I raised this at the National Policy Forum in our session on Social Europe, and I think it’s essential to an understanding of Ed’s speech today on immigration. I also think it holds the key to how we deal with attitudes to and about our relationship with Europe.

The protection of all workers within the EU that come from the Parliament are those values writ large. These are the values most frequently threatened by the forces of globalisation, and the notion that a company can and will uproot all production and business unless wages are depressed and protections are weakened.

But the narrative of globalisation is being used to attack those very institutions that are most protecting us from these forces.

The idea that the globalisation of power is removing rights is a constant refrain from the doggedly anti-EU press, who are also doggedly right-wing and in favour of the kind of capitalism that favours the globalised, top-down approach.

Labour needs to rescue the narrative of internationalism and reapply it to our relationship with the EU. The EU has it’s faults. As the governments of the moment are largely in favour of austerity, the EU is the body through which a great deal of that is being enforced. The EU, and its institutions are being used as a tool of top-down globalisation but it is not necessarily the cause of top-down globalisation.

If we can fight for a more internationalist approach, through the Parliament and the Council, them the EU has more potential to protect its citizens from the forces of malign globalisation than almost any other. That can be and should remain Labour’s vision for Europe, and it is one we can and should be inspiring people with.

It is – in part – the conflation of globalisation and internationalist narratives that makes it so difficult for Labour to talk about immigration.

Some Labour people don’t like to talk about immigration because they fear that simply to raise the subject is to appease those whose anti-immigration stance is a thin veil for their racism. To read Twitter today was to see that argument repeated ad-infinitum. But the racists are not the only ones talking about immigration. We know this and we’ve known it for a long time. Ed’s speech may have been badly trailed as a classic “tough on immigration” stance, but reading it, it simply was not.

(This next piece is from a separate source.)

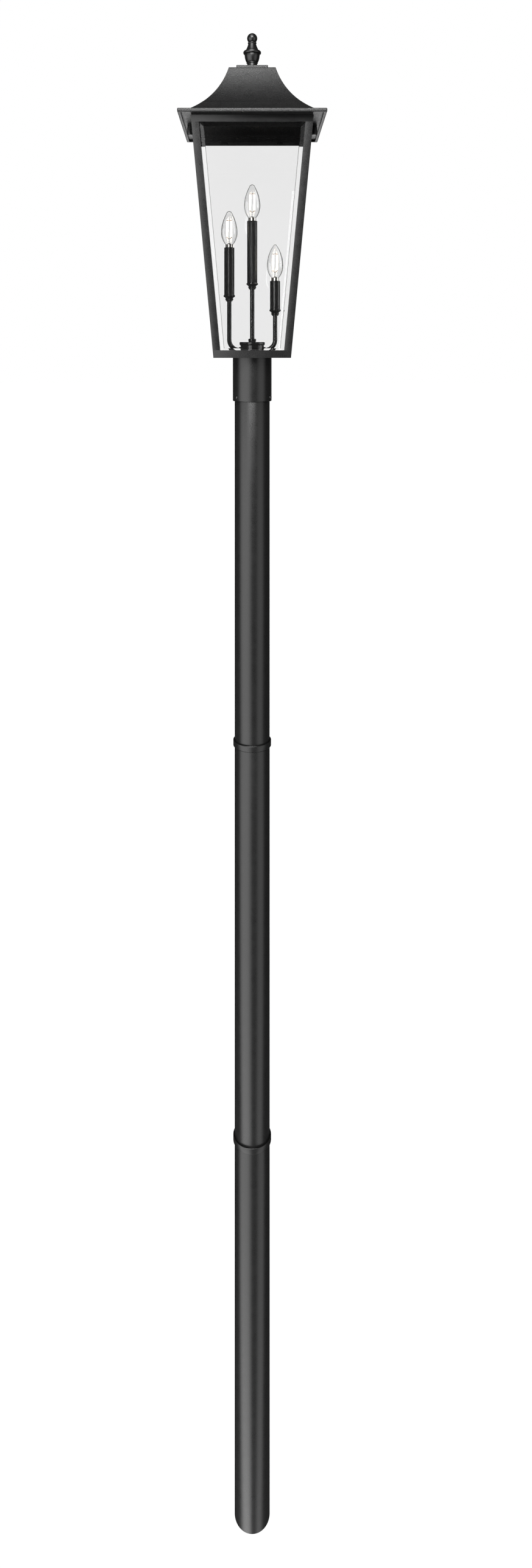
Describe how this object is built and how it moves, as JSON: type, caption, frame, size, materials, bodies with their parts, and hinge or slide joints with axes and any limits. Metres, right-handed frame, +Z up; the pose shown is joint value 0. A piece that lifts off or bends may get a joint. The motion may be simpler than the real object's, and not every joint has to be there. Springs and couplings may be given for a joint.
{
  "type": "post lantern",
  "caption": "Tall garden post lantern: sectional round post, tapered square glazed cage, bell roof with finial, and a cluster of candle lamps.",
  "frame": {"origin": "on the post's axis at its open bottom end", "axes": "+Z up along the post, the lantern's front faces -Y and its knobs lie along X"},
  "size_m": [0.304, 0.304, 3.2194],
  "materials": {
    "black_powder_coat": "satin",
    "clear_glass": "polished",
    "lamp_glass": "polished",
    "lamp_core": "polished",
    "nickel": "polished",
    "phenolic": "matte",
    "lead_insulation": "matte",
    "rubber": "matte",
    "zinc_steel": "brushed",
    "washer_nylon": "matte"
  },
  "bodies": {
    "post": {"post_lower": "black_powder_coat", "post_middle": "black_powder_coat", "post_upper": "black_powder_coat", "coupling_lower": "black_powder_coat", "coupling_upper": "black_powder_coat"},
    "lantern": {"arm_left": "black_powder_coat", "arm_nuts": "black_powder_coat", "arm_right": "black_powder_coat", "base_plate": "black_powder_coat", "bottom_rail": "black_powder_coat", "candle_cup_left": "black_powder_coat", "candle_cup_middle": "black_powder_coat", "candle_cup_right": "black_powder_coat", "candle_sleeve_left": "black_powder_coat", "candle_sleeve_middle": "black_powder_coat", "candle_sleeve_right": "black_powder_coat", "canopy_cup": "black_powder_coat", "canopy_lid": "black_powder_coat", "fitter_tube": "black_powder_coat", "glass_back": "clear_glass", "glass_clips": "black_powder_coat", "glass_front": "clear_glass", "glass_left": "clear_glass", "glass_right": "clear_glass", "lampholder_left": "phenolic", "lampholder_middle": "phenolic", "lampholder_right": "phenolic", "leads": "lead_insulation", "middle_stem": "black_powder_coat", "neck_nut": "black_powder_coat", "nipple": "zinc_steel", "nipple_nut": "zinc_steel", "roof_lugs": "black_powder_coat", "set_screws": "black_powder_coat", "stile_back_left": "black_powder_coat", "stile_back_right": "black_powder_coat", "stile_front_left": "black_powder_coat", "stile_front_right": "black_powder_coat", "top_rail": "black_powder_coat"},
    "roof": {"eave_plate": "black_powder_coat", "roof_collar": "black_powder_coat", "roof_seal": "rubber", "bell_roof": "black_powder_coat", "cap_plate": "black_powder_coat", "finial": "black_powder_coat", "finial_bolt": "zinc_steel"},
    "knob_washer_left": {"knob_washer_left": "washer_nylon"},
    "knob_left": {"knob_left": "black_powder_coat"},
    "knob_washer_right": {"knob_washer_right": "washer_nylon"},
    "knob_right": {"knob_right": "black_powder_coat"},
    "lamp_left": {"lamp_base_left": "nickel", "lamp_glass_left": "lamp_glass", "lamp_core_left": "lamp_core"},
    "lamp_middle": {"lamp_base_middle": "nickel", "lamp_glass_middle": "lamp_glass", "lamp_core_middle": "lamp_core"},
    "lamp_right": {"lamp_base_right": "nickel", "lamp_glass_right": "lamp_glass", "lamp_core_right": "lamp_core"}
  },
  "joints": [
    {"name": "lantern_turn", "type": "hinge", "parent": "post", "child": "lantern", "pos_m": [0, 0, 2.5144], "axis": [0, 0, 1], "range_deg": [-180, 180]},
    {"name": "roof_lift", "type": "slide", "parent": "lantern", "child": "roof", "axis": [0, 0, 1], "range_m": [0, 0.15]},
    {"name": "knob_left_travel", "type": "slide", "parent": "lantern", "child": "knob_washer_left", "axis": [0, 0, -1], "range_m": [0, 0.0064]},
    {"name": "knob_left_turn", "type": "hinge", "parent": "knob_washer_left", "child": "knob_left", "pos_m": [-0.13525, 0, 3.01], "axis": [0, 0, -1], "range_deg": [0, 2880]},
    {"name": "knob_right_travel", "type": "slide", "parent": "lantern", "child": "knob_washer_right", "axis": [0, 0, -1], "range_m": [0, 0.0064]},
    {"name": "knob_right_turn", "type": "hinge", "parent": "knob_washer_right", "child": "knob_right", "pos_m": [0.13525, 0, 3.01], "axis": [0, 0, -1], "range_deg": [0, 2880]},
    {"name": "lamp_left_turn", "type": "hinge", "parent": "lantern", "child": "lamp_left", "pos_m": [-0.0498, 0, 2.75], "axis": [0, 0, 1], "range_deg": [0, 1800]},
    {"name": "lamp_middle_turn", "type": "hinge", "parent": "lantern", "child": "lamp_middle", "pos_m": [0, 0, 2.75], "axis": [0, 0, 1], "range_deg": [0, 1800]},
    {"name": "lamp_right_turn", "type": "hinge", "parent": "lantern", "child": "lamp_right", "pos_m": [0.0498, 0, 2.75], "axis": [0, 0, 1], "range_deg": [0, 1800]}
  ],
  "couplings": [
    {"joint": "knob_left_travel", "follows": "knob_left_turn", "m_per_rad": 0.00012732},
    {"joint": "knob_right_travel", "follows": "knob_right_turn", "m_per_rad": 0.00012732}
  ]
}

It was, however, tough on the effects that we have allowed immigration to have on our labour market, in ways that are simply bad for the most vulnerable workers, whether they be from Britain or abroad. There was nothing that should challenge the narrative of internationalism that speaks of the rights of workers to be the same the world over. But there was a sense that reinforcing those rights and addressing the economic impact of immigration on jobs and wages in Britain is an approach coming not from a stance of mindlessly limiting immigration but from the stance of mitigating those effects.

These effects are very real, and felt by Labour and other voters on a daily basis. Being working class and worrying about job and wage security, worrying about housing pressure and the changes to your community does not make you a racist. It makes you a greater victim of the culture of globalisation than those who have benefited from influxes of cheaper labour.

Labour said in 1998 when we introduced the Minimum Wage Act that labour has a minimum value. Ed said at the National Policy Forum last week that nobody should be in work and in poverty. If we believe this, we believe this of all workers no matter where they were born. If you’re under our jurisdiction, you should be paid at least the minimum amount that we value labour at and we should enforce that. If that enforcement makes employers less likely to cut corners by employing workers who would be willing to work for illegally low wages that is a good thing. Not because it brings less immigration to our country, but because it brings less exploitation.